Nous sommes donc face à un double enjeu, à la fois de sécurité sanitaire pour ces personnes et d’ordre public pour l’ensemble de la communauté, principalement urbaine, puisque c’est dans les villes que ces concentrations ont lieu.
Des politiques en ce sens ont cours ailleurs en Europe et dans le monde depuis plusieurs décennies : quelque 39 villes européennes ont d’ores et déjà mis en place des salles de consommation à moindre risque. Les résultats sont au rendez-vous.
Pour notre part, nous proposons d’expérimenter dans des communes qui sont candidates pour cela. Il ne s’agit pas d’imposer à qui que ce soit l’installation de ces salles. D’ailleurs, deux communes se sont publiquement portées candidates, Paris et Marseille. Je ne dis rien des autres, car des réflexions se sont engagées ailleurs, indépendamment de la couleur politique des villes concernées.

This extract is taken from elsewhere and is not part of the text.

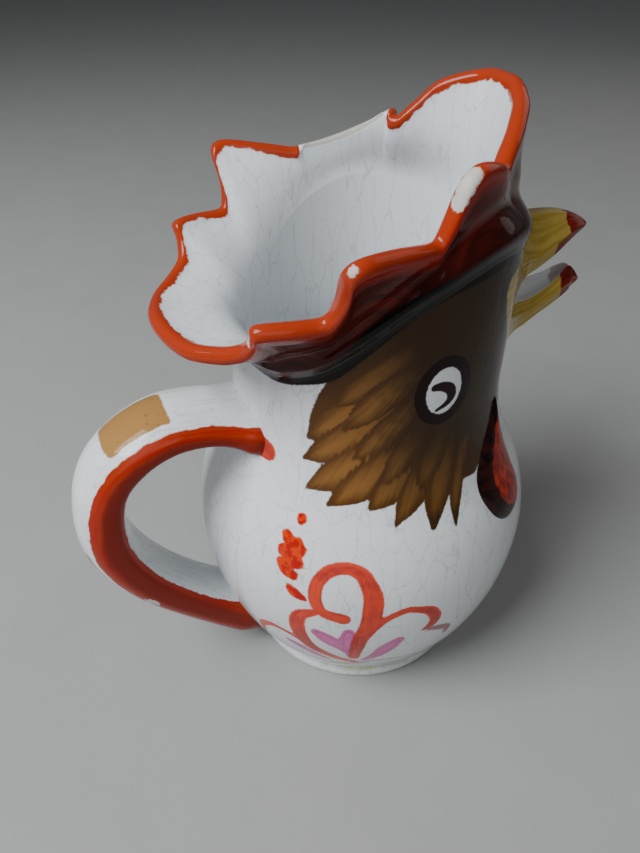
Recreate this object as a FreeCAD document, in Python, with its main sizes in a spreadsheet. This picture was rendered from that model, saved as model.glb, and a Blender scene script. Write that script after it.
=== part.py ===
"""Rooster pitcher in glazed ceramic: a round jug whose neck is a rooster's head.

Millimetres.  The origin is the centre of the foot's resting face, +Z points up,
the beak points along +X and the handle stands on the -X side.
"""
import FreeCAD, Part

import math
import os

import Sketcher
from FreeCAD import Placement, Vector

doc = FreeCAD.newDocument("rooster_pitcher")

# ---------------------------------------------------------------- driving sizes
SIZES = {
    # foot and belly
    "foot_radius": 47.5,
    "foot_height": 8.0,
    "foot_chamfer": 1.5,
    "belly_radius": 66.0,
    "belly_level": 68.0,          # height of the widest ring
    "low_belly_arc": 106.5,       # radius of the long curve below it
    "high_belly_arc": 64.5,       # radius of the shoulder curve above it
    "shoulder_turn": 29.7,        # degrees that the shoulder turns in
    "neck_arc": 72.0,             # radius of the hollow curve into the neck
    "neck_top": 215.0,            # rough height before the slanting cut
    "wall": 5.0,
    "floor_thickness": 6.0,
    # slanting joint between the neck and the comb, seen from the side
    "comb_joint_level": 172.0,
    "comb_joint_slope": 0.48,
    "comb_wall": 4.5,
    "comb_hollow": 3.0,           # how far the comb's wall pulls in half way up
    # beak
    "beak_reach": 94.0,
    "beak_root_x": 40.0,
    "beak_root_half_width": 26.0,
    "beak_flare_x": 54.0,
    "beak_flare_half_width": 14.5,
    "beak_slim_x": 75.0,
    "beak_slim_half_width": 8.0,
    "beak_tip_half_width": 2.5,
    "trough_floor": 140.0,
    "trough_wall": 3.0,
    "trough_reach": 80.0,
    "spout_hole_width": 22.0,
    "spout_hole_low": 143.0,
    "spout_hole_high": 157.0,
    "spout_corner": 4.0,
    # wattles
    "wattle_relief": 3.0,
    "wattle_turn": 57.0,          # degrees round from the beak
    "wattle_top": 132.0,
    "wattle_drop": 46.0,
    "wattle_half_width": 13.0,
}

# Rim of the comb: lobes and the notches between them, from the back lobe over the
# handle round one side to the front lobe over the beak, as x, y, z.
RIM = {
    "back_lobe": (-76.5, 0.0, 164.5),
    "back_shoulder": (-72.0, 19.0, 163.5),
    "back_notch": (-57.5, 34.0, 168.0),
    "low_lobe": (-57.5, 41.0, 177.5),
    "low_notch": (-37.0, 45.5, 177.5),
    "side_lobe": (-35.0, 57.0, 198.0),
    "side_notch": (-7.0, 49.0, 194.5),
    "tall_lobe": (4.0, 48.5, 211.5),
    "front_notch": (25.0, 33.0, 206.0),
    "front_shoulder": (36.0, 26.0, 216.0),
    "front_lobe": (54.5, 0.0, 221.5),
}
# The same ring where it leaves the neck, as degrees round from the beak.
RIM_TURN = {
    "back_lobe": 180.0,
    "back_shoulder": 165.0,
    "back_notch": 152.0,
    "low_lobe": 144.0,
    "low_notch": 131.0,
    "side_lobe": 121.0,
    "side_notch": 97.0,
    "tall_lobe": 80.0,
    "front_notch": 53.0,
    "front_shoulder": 33.0,
    "front_lobe": 0.0,
}
# Handle strap: middle of the section (x, z), then its width and its thickness.
STRAP = {
    "upper_root": (-40.0, 113.0, 32.0, 11.0),
    "rise": (-63.0, 125.5, 30.0, 11.0),
    "crown": (-88.0, 121.0, 29.0, 12.5),
    "back": (-102.0, 100.5, 28.0, 14.5),
    "grip": (-102.5, 83.5, 27.0, 15.5),
    "fall": (-95.5, 64.5, 26.0, 15.0),
    "tail": (-81.0, 47.0, 25.0, 15.0),
    "lower_root": (-58.0, 25.0, 24.0, 15.0),
}
# Side outlines of the two halves of the beak, as x, z.
UPPER_BEAK = [(40, 159), (58, 159), (66, 160), (73, 162.5), (82, 166), (88, 167), (89.5, 169.5),
              (86.5, 172.5), (79, 175.5), (71, 177), (58, 178), (40, 179)]
LOWER_BEAK = [(40, 143), (54, 143), (64, 142.5), (72, 144), (80, 145.5), (86, 147.5), (91, 150.5),
              (94, 147), (92, 142.5), (85, 139), (78, 136), (68, 133), (60, 131), (50, 128), (40, 127)]


def write_sheet():
    """Put every driving size in the spreadsheet, one named cell each."""
    sheet = doc.addObject("Spreadsheet::Sheet", "Sizes")
    cells = dict(SIZES)
    for name, point in RIM.items():
        cells.update(zip((f"{name}_x", f"{name}_y", f"{name}_z"), point))
        cells[f"{name}_turn"] = RIM_TURN[name]
    for name, station in STRAP.items():
        keys = (f"strap_{name}_x", f"strap_{name}_z", f"strap_{name}_width", f"strap_{name}_thick")
        cells.update(zip(keys, station))
    for part, outline in (("upper", UPPER_BEAK), ("lower", LOWER_BEAK)):
        for number, corner in enumerate(outline):
            cells.update(zip((f"{part}_beak_{number}_x", f"{part}_beak_{number}_z"), corner))
    for row, (alias, size) in enumerate(cells.items(), start=1):
        sheet.set(f"A{row}", alias)
        sheet.set(f"B{row}", str(size))
        sheet.setAlias(f"B{row}", alias)
    doc.recompute()
    return sheet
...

En Espagne, par exemple – cette situation est néanmoins observée dans tous les pays voisins –, le premier résultat d’une telle expérimentation a consisté en une diminution significative des décès par overdose, ce qui représente un enjeu sanitaire très important : le taux de décès par overdose est passé de 1 830 en 1991 à quelque 770 en 2008. Les résultats sont à peu près équivalents pour la Norvège ou les Pays-Bas.
Par ailleurs, nous constatons dans l’ensemble de ces pays que la mise en place de salles de consommation s’est accompagnée d’une réduction très forte – à peu près de moitié, parfois un peu plus –, du taux annuel de nouvelles infections par le VIH, grâce à un encadrement et un accompagnement sanitaire. Dans certains pays, comme les Pays-Bas, a même été enregistrée une suppression totale des cas de contamination par le VIH chez les usagers de drogue.
Nous observons aussi dans ces pays une réduction très forte de la quantité de déchets liés aux injections laissés dans les lieux publics, puisque, en France, l’on retrouve régulièrement des seringues usagées, notamment dans des bacs à sable ou sur les escaliers des gares.
Cette expérimentation n’est pas destinée à un public large d’usagers de drogue, puisque ceux-là sont pris en charge, avec des résultats plus ou moins positifs selon les individus, par des structures, les CAARUD, des lieux d’accompagnement social et sanitaire.
Nous ciblons une population qui, aujourd’hui, échappe à toutes les politiques mises en place auparavant et se retrouve livrée à elle-même, abandonnée, sans accompagnement social, sanitaire et psychologique. Comme l’a dit M. le corapporteur, si nous avons la possibilité de sauver une personne par centre, cette mesure est positive. Or nous espérons que ce sera bien plus que cela !
Ne nous faisons pas d’illusion : toutes les personnes accompagnées n’échapperont pas à la drogue, mais nous avons les moyens de réduire très significativement les décès directement liés à sa consommation. Des centaines d’overdoses pourront être évitées, des centaines de prises en charge sanitaires supplémentaires accélérées, et tout cela pour un coût limité.
Les politiques de prévention des risques représentent en effet un coût de 600 millions d’euros, tandis que celui d’une salle de consommation à moindre risque est évalué à environ 800 000 euros par an. Nous avons prévu pour cette mesure un budget de 3, 5 millions d’euros dans les premières années, car seules quelques expérimentations seront lancées sur le territoire avant l’évaluation.
Mesdames, messieurs les sénateurs, j’en appelle donc vivement à un vote de responsabilité sanitaire, mais aussi de bienveillance et d’attention envers des personnes souvent totalement perdues et abandonnées. Il est de notre responsabilité collective de les aider en leur proposant des solutions thérapeutiques.